=== Provided data ===
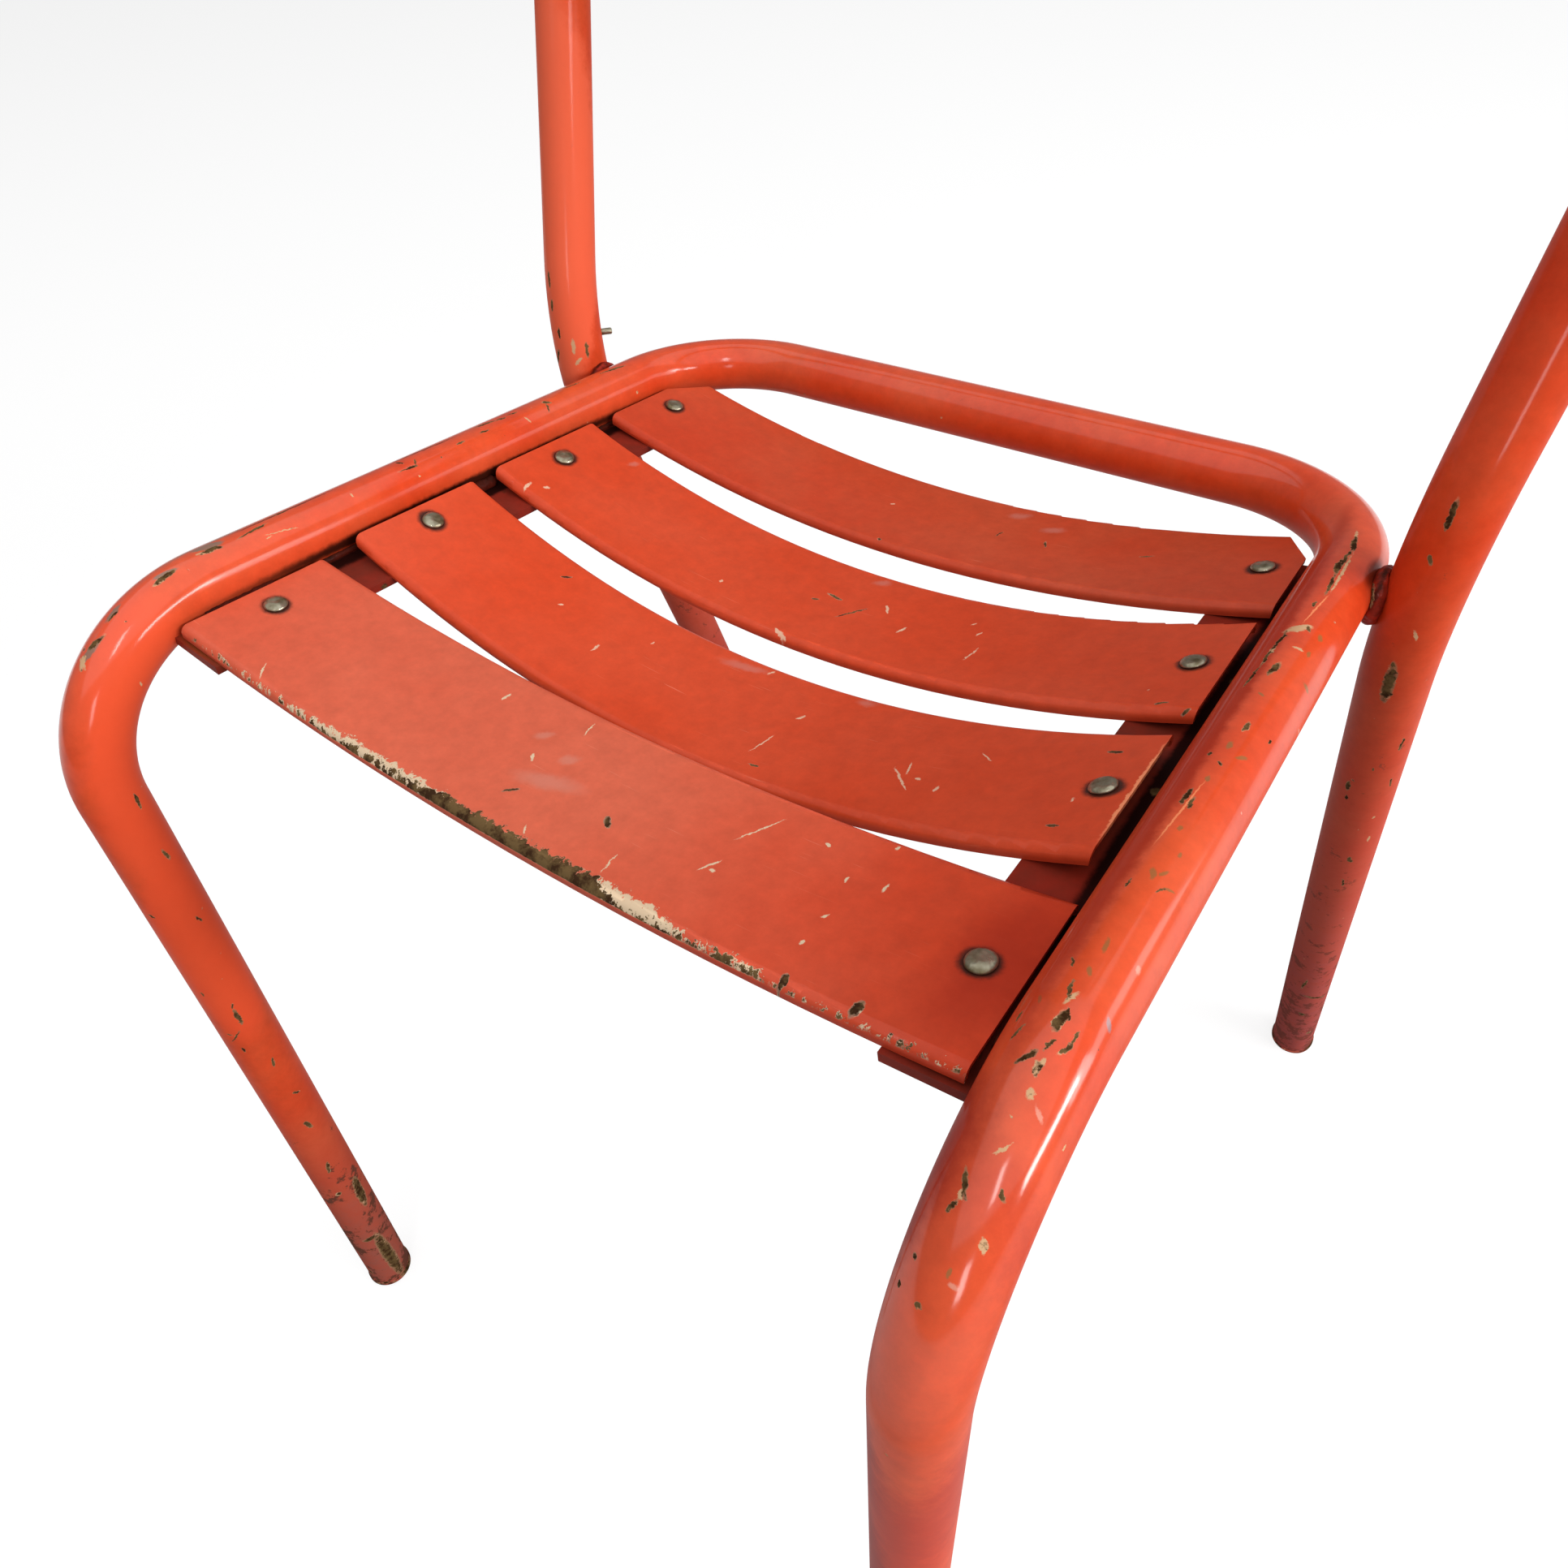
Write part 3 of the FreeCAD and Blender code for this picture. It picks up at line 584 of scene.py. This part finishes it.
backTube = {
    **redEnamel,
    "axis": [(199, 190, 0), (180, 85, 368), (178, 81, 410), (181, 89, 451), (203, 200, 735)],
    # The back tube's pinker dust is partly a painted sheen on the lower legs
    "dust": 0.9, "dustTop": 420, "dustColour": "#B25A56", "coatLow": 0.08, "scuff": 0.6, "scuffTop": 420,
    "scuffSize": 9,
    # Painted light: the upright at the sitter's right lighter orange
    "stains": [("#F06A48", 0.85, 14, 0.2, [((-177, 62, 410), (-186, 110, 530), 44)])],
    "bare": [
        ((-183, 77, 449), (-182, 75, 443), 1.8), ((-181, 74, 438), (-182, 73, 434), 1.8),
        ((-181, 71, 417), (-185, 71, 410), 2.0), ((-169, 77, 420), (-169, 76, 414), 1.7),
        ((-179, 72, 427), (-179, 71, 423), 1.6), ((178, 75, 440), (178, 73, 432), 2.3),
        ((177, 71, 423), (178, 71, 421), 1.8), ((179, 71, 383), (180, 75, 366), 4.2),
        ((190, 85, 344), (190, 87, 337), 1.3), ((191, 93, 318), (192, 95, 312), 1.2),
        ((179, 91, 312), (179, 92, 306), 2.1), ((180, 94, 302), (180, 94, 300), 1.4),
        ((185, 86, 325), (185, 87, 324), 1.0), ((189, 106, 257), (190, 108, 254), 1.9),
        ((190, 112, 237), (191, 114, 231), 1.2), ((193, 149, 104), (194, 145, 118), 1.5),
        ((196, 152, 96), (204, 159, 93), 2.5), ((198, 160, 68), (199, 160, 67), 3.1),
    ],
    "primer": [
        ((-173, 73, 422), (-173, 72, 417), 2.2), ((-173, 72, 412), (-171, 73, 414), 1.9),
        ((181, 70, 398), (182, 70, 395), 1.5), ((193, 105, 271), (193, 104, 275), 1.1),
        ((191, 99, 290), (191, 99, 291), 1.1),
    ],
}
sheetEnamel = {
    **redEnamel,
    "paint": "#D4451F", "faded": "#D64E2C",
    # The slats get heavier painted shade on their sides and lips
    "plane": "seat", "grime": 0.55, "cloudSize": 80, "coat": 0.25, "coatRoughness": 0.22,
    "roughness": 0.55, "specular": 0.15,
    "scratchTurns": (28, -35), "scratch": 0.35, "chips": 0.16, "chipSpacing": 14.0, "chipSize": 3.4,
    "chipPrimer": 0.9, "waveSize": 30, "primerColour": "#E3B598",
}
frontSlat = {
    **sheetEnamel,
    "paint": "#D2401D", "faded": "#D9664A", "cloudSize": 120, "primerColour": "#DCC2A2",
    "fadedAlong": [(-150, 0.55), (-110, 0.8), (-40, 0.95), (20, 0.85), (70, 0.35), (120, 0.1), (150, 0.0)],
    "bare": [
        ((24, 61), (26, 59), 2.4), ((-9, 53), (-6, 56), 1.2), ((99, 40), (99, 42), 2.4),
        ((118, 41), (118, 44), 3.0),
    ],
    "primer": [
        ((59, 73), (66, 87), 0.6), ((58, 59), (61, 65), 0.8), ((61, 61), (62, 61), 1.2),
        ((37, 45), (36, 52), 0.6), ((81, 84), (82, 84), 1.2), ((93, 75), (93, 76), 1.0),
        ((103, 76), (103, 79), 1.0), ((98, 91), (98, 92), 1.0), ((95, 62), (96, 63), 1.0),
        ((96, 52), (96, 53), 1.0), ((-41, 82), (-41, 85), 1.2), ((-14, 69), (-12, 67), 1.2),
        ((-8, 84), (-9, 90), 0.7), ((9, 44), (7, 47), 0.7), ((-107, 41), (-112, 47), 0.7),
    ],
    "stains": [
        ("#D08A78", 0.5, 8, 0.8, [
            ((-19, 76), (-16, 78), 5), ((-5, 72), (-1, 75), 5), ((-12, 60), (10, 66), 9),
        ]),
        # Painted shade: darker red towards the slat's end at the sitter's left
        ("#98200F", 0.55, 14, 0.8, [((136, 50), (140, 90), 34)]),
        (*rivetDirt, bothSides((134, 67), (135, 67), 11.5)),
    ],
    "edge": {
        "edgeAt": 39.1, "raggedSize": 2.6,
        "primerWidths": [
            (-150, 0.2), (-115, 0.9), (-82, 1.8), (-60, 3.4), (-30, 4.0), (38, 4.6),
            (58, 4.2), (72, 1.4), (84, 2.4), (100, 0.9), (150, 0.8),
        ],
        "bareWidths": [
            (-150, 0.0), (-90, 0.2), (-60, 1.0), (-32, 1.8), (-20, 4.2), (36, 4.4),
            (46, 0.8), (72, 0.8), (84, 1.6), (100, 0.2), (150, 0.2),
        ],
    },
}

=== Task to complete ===
Reproduce every line of the data verbatim.

=== Worked solution ===
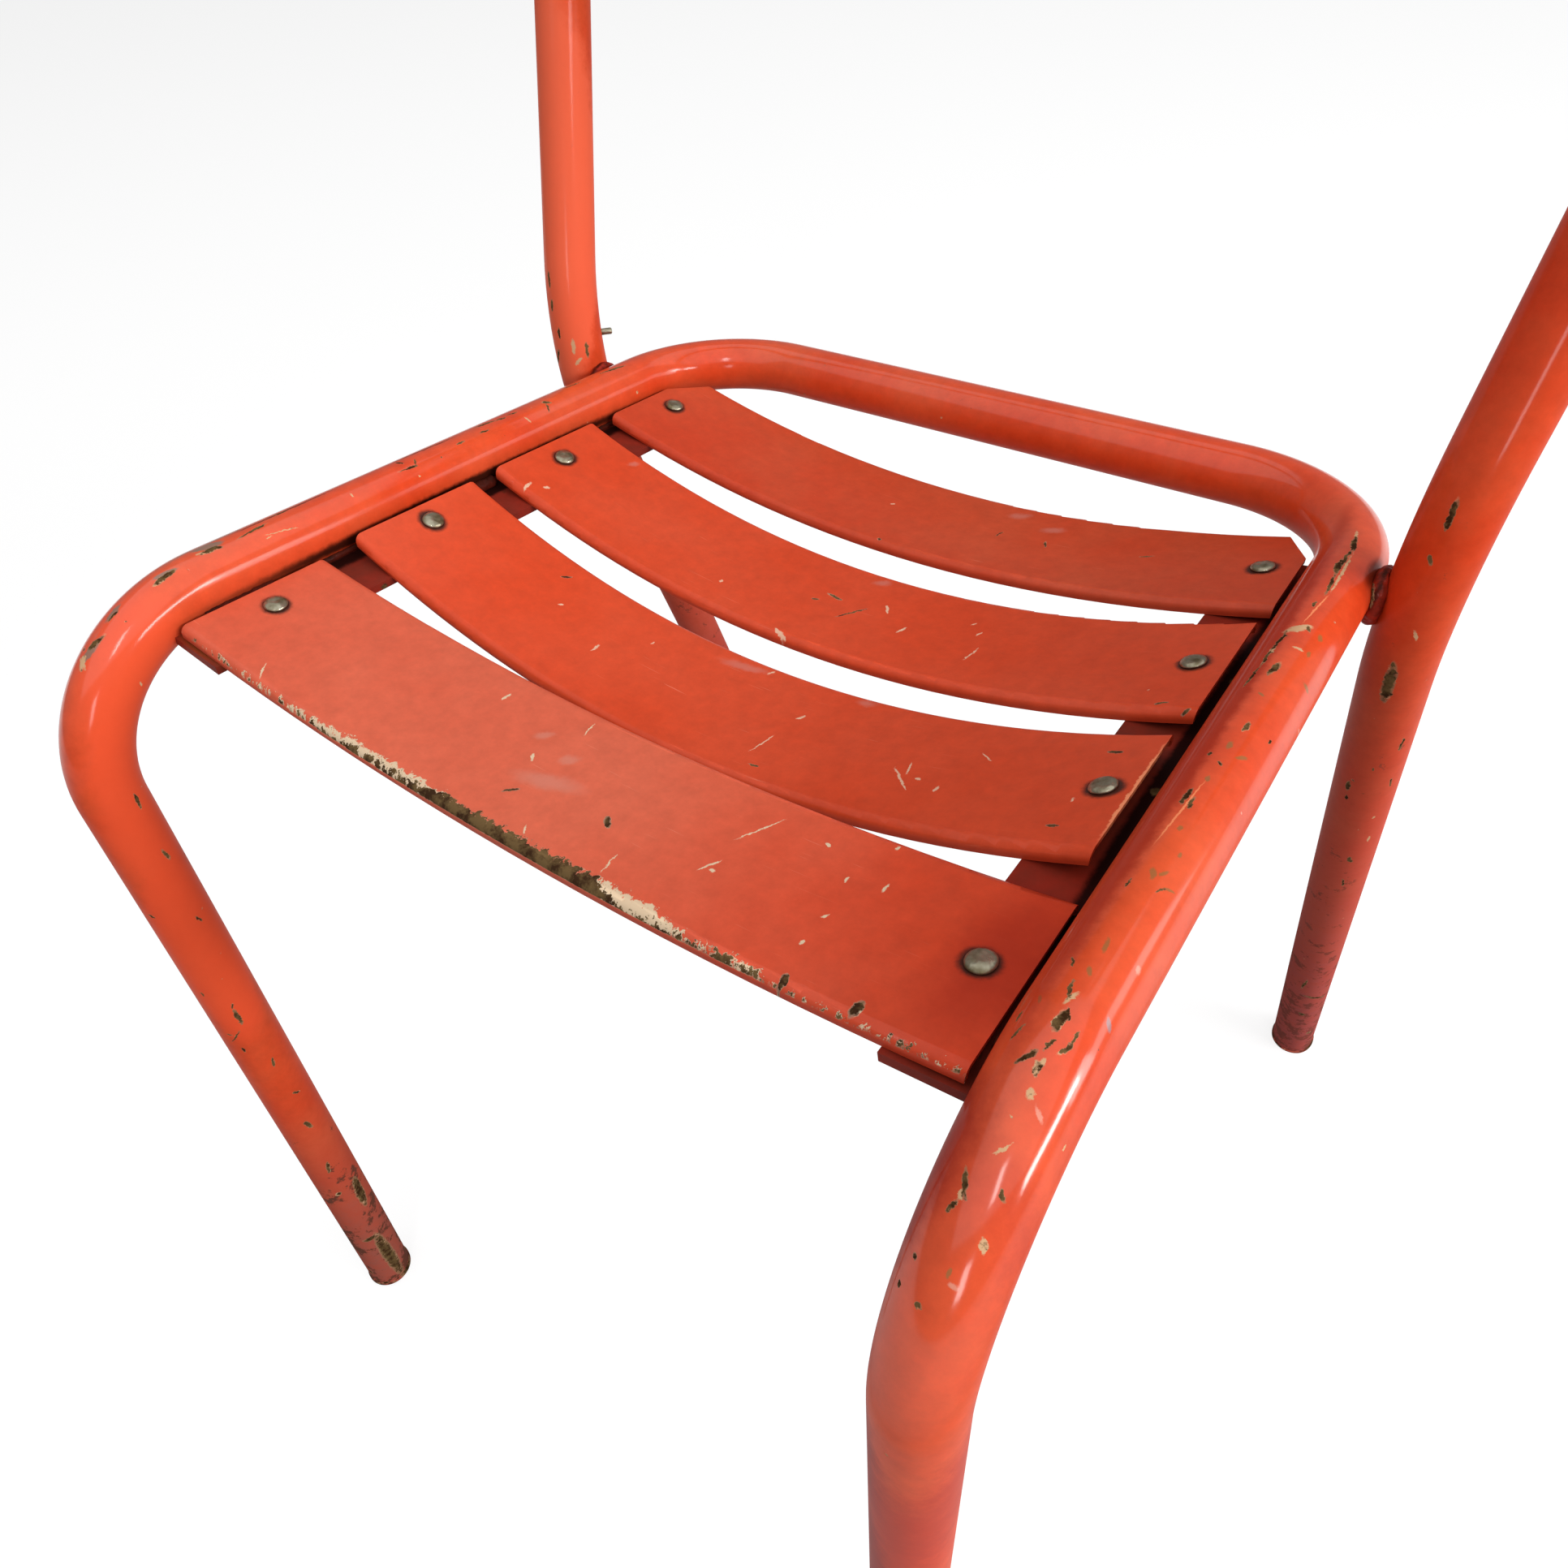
Write part 3 of the FreeCAD and Blender code for this picture. It picks up at line 584 of scene.py. This part finishes it.
backTube = {
    **redEnamel,
    "axis": [(199, 190, 0), (180, 85, 368), (178, 81, 410), (181, 89, 451), (203, 200, 735)],
    # The back tube's pinker dust is partly a painted sheen on the lower legs
    "dust": 0.9, "dustTop": 420, "dustColour": "#B25A56", "coatLow": 0.08, "scuff": 0.6, "scuffTop": 420,
    "scuffSize": 9,
    # Painted light: the upright at the sitter's right lighter orange
    "stains": [("#F06A48", 0.85, 14, 0.2, [((-177, 62, 410), (-186, 110, 530), 44)])],
    "bare": [
        ((-183, 77, 449), (-182, 75, 443), 1.8), ((-181, 74, 438), (-182, 73, 434), 1.8),
        ((-181, 71, 417), (-185, 71, 410), 2.0), ((-169, 77, 420), (-169, 76, 414), 1.7),
        ((-179, 72, 427), (-179, 71, 423), 1.6), ((178, 75, 440), (178, 73, 432), 2.3),
        ((177, 71, 423), (178, 71, 421), 1.8), ((179, 71, 383), (180, 75, 366), 4.2),
        ((190, 85, 344), (190, 87, 337), 1.3), ((191, 93, 318), (192, 95, 312), 1.2),
        ((179, 91, 312), (179, 92, 306), 2.1), ((180, 94, 302), (180, 94, 300), 1.4),
        ((185, 86, 325), (185, 87, 324), 1.0), ((189, 106, 257), (190, 108, 254), 1.9),
        ((190, 112, 237), (191, 114, 231), 1.2), ((193, 149, 104), (194, 145, 118), 1.5),
        ((196, 152, 96), (204, 159, 93), 2.5), ((198, 160, 68), (199, 160, 67), 3.1),
    ],
    "primer": [
        ((-173, 73, 422), (-173, 72, 417), 2.2), ((-173, 72, 412), (-171, 73, 414), 1.9),
        ((181, 70, 398), (182, 70, 395), 1.5), ((193, 105, 271), (193, 104, 275), 1.1),
        ((191, 99, 290), (191, 99, 291), 1.1),
    ],
}
sheetEnamel = {
    **redEnamel,
    "paint": "#D4451F", "faded": "#D64E2C",
    # The slats get heavier painted shade on their sides and lips
    "plane": "seat", "grime": 0.55, "cloudSize": 80, "coat": 0.25, "coatRoughness": 0.22,
    "roughness": 0.55, "specular": 0.15,
    "scratchTurns": (28, -35), "scratch": 0.35, "chips": 0.16, "chipSpacing": 14.0, "chipSize": 3.4,
    "chipPrimer": 0.9, "waveSize": 30, "primerColour": "#E3B598",
}
frontSlat = {
    **sheetEnamel,
    "paint": "#D2401D", "faded": "#D9664A", "cloudSize": 120, "primerColour": "#DCC2A2",
    "fadedAlong": [(-150, 0.55), (-110, 0.8), (-40, 0.95), (20, 0.85), (70, 0.35), (120, 0.1), (150, 0.0)],
    "bare": [
        ((24, 61), (26, 59), 2.4), ((-9, 53), (-6, 56), 1.2), ((99, 40), (99, 42), 2.4),
        ((118, 41), (118, 44), 3.0),
    ],
    "primer": [
        ((59, 73), (66, 87), 0.6), ((58, 59), (61, 65), 0.8), ((61, 61), (62, 61), 1.2),
        ((37, 45), (36, 52), 0.6), ((81, 84), (82, 84), 1.2), ((93, 75), (93, 76), 1.0),
        ((103, 76), (103, 79), 1.0), ((98, 91), (98, 92), 1.0), ((95, 62), (96, 63), 1.0),
        ((96, 52), (96, 53), 1.0), ((-41, 82), (-41, 85), 1.2), ((-14, 69), (-12, 67), 1.2),
        ((-8, 84), (-9, 90), 0.7), ((9, 44), (7, 47), 0.7), ((-107, 41), (-112, 47), 0.7),
    ],
    "stains": [
        ("#D08A78", 0.5, 8, 0.8, [
            ((-19, 76), (-16, 78), 5), ((-5, 72), (-1, 75), 5), ((-12, 60), (10, 66), 9),
        ]),
        # Painted shade: darker red towards the slat's end at the sitter's left
        ("#98200F", 0.55, 14, 0.8, [((136, 50), (140, 90), 34)]),
        (*rivetDirt, bothSides((134, 67), (135, 67), 11.5)),
    ],
    "edge": {
        "edgeAt": 39.1, "raggedSize": 2.6,
        "primerWidths": [
            (-150, 0.2), (-115, 0.9), (-82, 1.8), (-60, 3.4), (-30, 4.0), (38, 4.6),
            (58, 4.2), (72, 1.4), (84, 2.4), (100, 0.9), (150, 0.8),
        ],
        "bareWidths": [
            (-150, 0.0), (-90, 0.2), (-60, 1.0), (-32, 1.8), (-20, 4.2), (36, 4.4),
            (46, 0.8), (72, 0.8), (84, 1.6), (100, 0.2), (150, 0.2),
        ],
    },
}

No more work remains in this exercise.